In 1947, Bill was appointed assistant superintendent at Mount Rainer, and in 1952 moved to a similar position in Yosemite. His brief tenure at Yosemite until 1955 was marked by his ability to put the superintendent 's orders into effect with diplomacy and an understanding of employees’ needs and problems. This skill led to his continued promotion, and from 1955 to 1960 he was assistant director of the southwest regional office in Santa Fe, New Mexico. In this role he spent much of his time in the field, which he characterized as "a great opportunity of being able to become intimately familiar with the workings of all the national parks and monuments in the southwestern area. You gradually found out where the troubles were and rather quickly. 
 
Bill had always wanted to lead one of the larger mountain parks in the Rockies, so in 1960, he returned to the field to become superintendent of Grand Teton. In 1963, he moved to a similar position at Glacier.
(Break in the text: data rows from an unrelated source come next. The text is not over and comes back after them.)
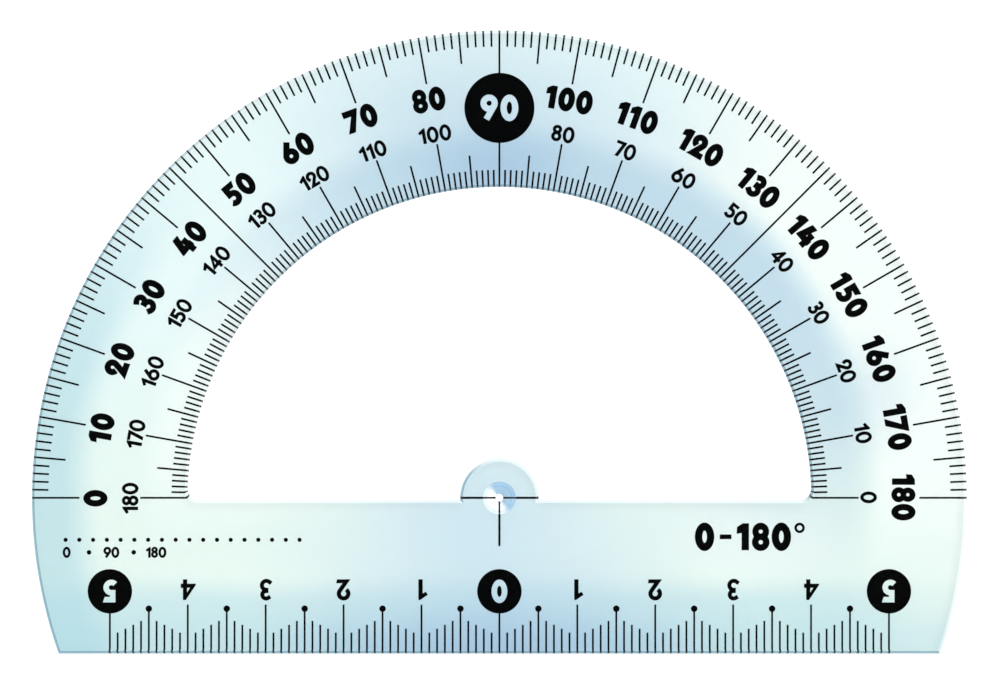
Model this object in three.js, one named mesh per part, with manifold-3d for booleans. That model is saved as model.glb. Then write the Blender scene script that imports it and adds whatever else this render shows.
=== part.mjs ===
// A 12 cm school protractor: one clear moulded plate, with black marks stamped into its underside.
//
// Millimetres, +Z up. The plate lies flat with its printed underside on Z = 0. +Y points from the
// ruler edge to the top of the arc and +X to the right. The origin is the middle of the box round
// the plate, on the underside. The shapes are drawn about the vertex, the point that angles are
// measured from, and one group places the vertex in the frame.

import * as THREE from 'three';
import { mergeVertices } from 'three/addons/utils/BufferGeometryUtils.js';
import Module from 'manifold-3d';

// The plate
const outerRadius = 60;
const openingRadius = 40;
const rulerDrop = 20;          // from the vertex down to the ruler edge
const openingDrop = 0.12;      // from the vertex down to the middle of the opening's arc
const barDrop = 0.3;           // from the vertex down to the bar's upper edge
const thickness = 1.8;
const rimChamfer = 0.4;        // round the top of every edge
const openingFillet = 1.5;     // in the two lower corners of the opening
const tabRadius = 5.05;        // the half-disc round the vertex, which stands on the bar

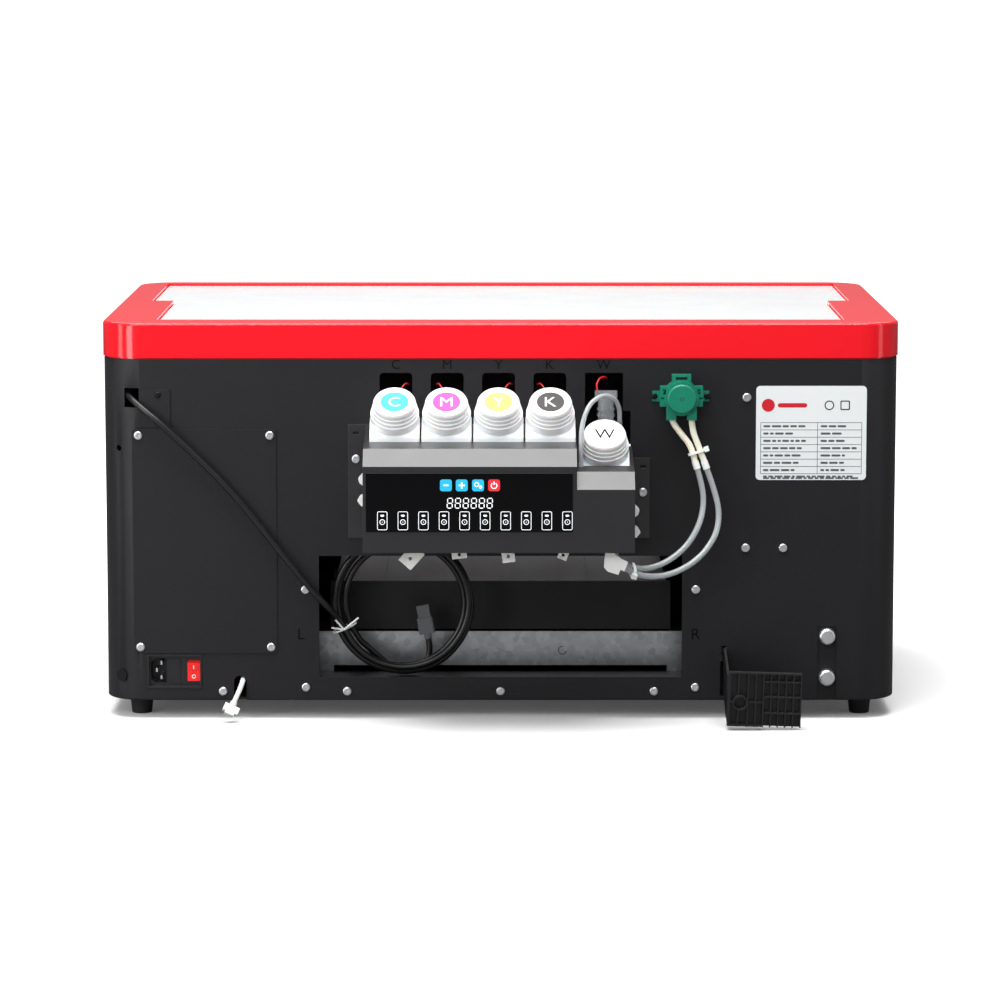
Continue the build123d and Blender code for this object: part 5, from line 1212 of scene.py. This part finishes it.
def make_shaft_tip():
    """The end of the rotor's shaft, with a turned chamfer."""
    bm = bmesh.new()
    count = 20
    x, z = PUMP_PLACE
    loops = [[bm.verts.new((x + r * math.cos(2 * math.pi * k / count),
                            z + r * math.sin(2 * math.pi * k / count), h)) for k in range(count)]
             for r, h in SHAFT_RINGS]
    for first, second in zip(loops, loops[1:]):
        for a in range(count):
            b = (a + 1) % count
            bm.faces.new((first[a], first[b], second[b], second[a]))
    bm.faces.new(loops[0][::-1])
    bm.faces.new(loops[-1])
    return piece_from(bm, "pump_shaft_tip", on_rear(0), "pump_rotor",
                      FINISH["turned_steel"])


make_shaft_tip()

# %% Rocker signs
ROCKER_TILT = math.radians(7.0)
ROCKER_PIVOT = Vector((-0.2941, REAR_Y + 0.009, 0.0462))


def make_rocker_signs():
    """A stroke and a ring, laid on the two halves of the tipped rocker."""
    face = bmesh.new()
    bar(face, 0, 4.6, 0.9, 3.6, low=0.0, high=0.12)
    add_frame(face, circle(0, -4.6, 1.9), circle(0, -4.6, 1.25), low=0.0, high=0.12)
    for v in face.verts:
        v.co.z += 2.4 + 1.0 * abs(v.co.y) / 9.0 + 4.2
    lay = Matrix.Translation(ROCKER_PIVOT) @ Matrix.Rotation(ROCKER_TILT, 4, "X") @ REAR_FACING
    return piece_from(face, "rocker_signs", lay, "rocker", FINISH["print_white"])


make_rocker_signs()
# %% Black blocks in the front mouth, painted shade
MOUTH_HALF, MOUTH_LOW, MOUTH_HIGH = 175.0, 70.0, 208.0
FRONT_REACH = -468.0


def make_painted_shade_blocks():
    """A black rubber block behind each side of the front mouth, just clear of the sliding bed: painted
    shade that blocks the light seen through the machine.
    """
    bm = bmesh.new()
    for side in (-1, 1):
        near, far = sorted((side * (MOUTH_HALF - 9.0), side * (MOUTH_HALF + 3.0)))
        add_box(bm, (near, MOUTH_LOW - 2, FRONT_REACH), (far, MOUTH_HIGH + 2, FRONT_REACH + 2.5))
    return piece_from(bm, "painted_shade_blocks", on_rear(0), "housing", FINISH["black_rubber"])


# These blocks are painted shade, not a real part of the machine.
make_painted_shade_blocks()
print("small pieces made")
His superintendent experiences reaffirmed his belief that in many parks "public relations probably stands first in the superintendent's portfolio; the community relations and the relationships between the whole park staff and the community are very much a responsibility of a superintendent to foster and to promote." His administrative skills and broad experience in the NPS led to him being posted back to Washington D.C. as assistant director of the Office of Resource Management and Visitor Participation in 1964. Subsequently, he became deputy assistant director for operations and finally, George Hartzog appointed him deputy director of the NPS in 1967, a position that he held until his retirement in 1972.
After his successful NPS career, he became director of the Long Island State Park Commission in New York (1972-75). When he retired to Arizona, Bill served as a volunteer land steward with the Arizona Nature Conservancy from 1975 to 1986; was involved with the Tucson Botanical Gardens; and was a director of the Mile High Bird Sanctuary.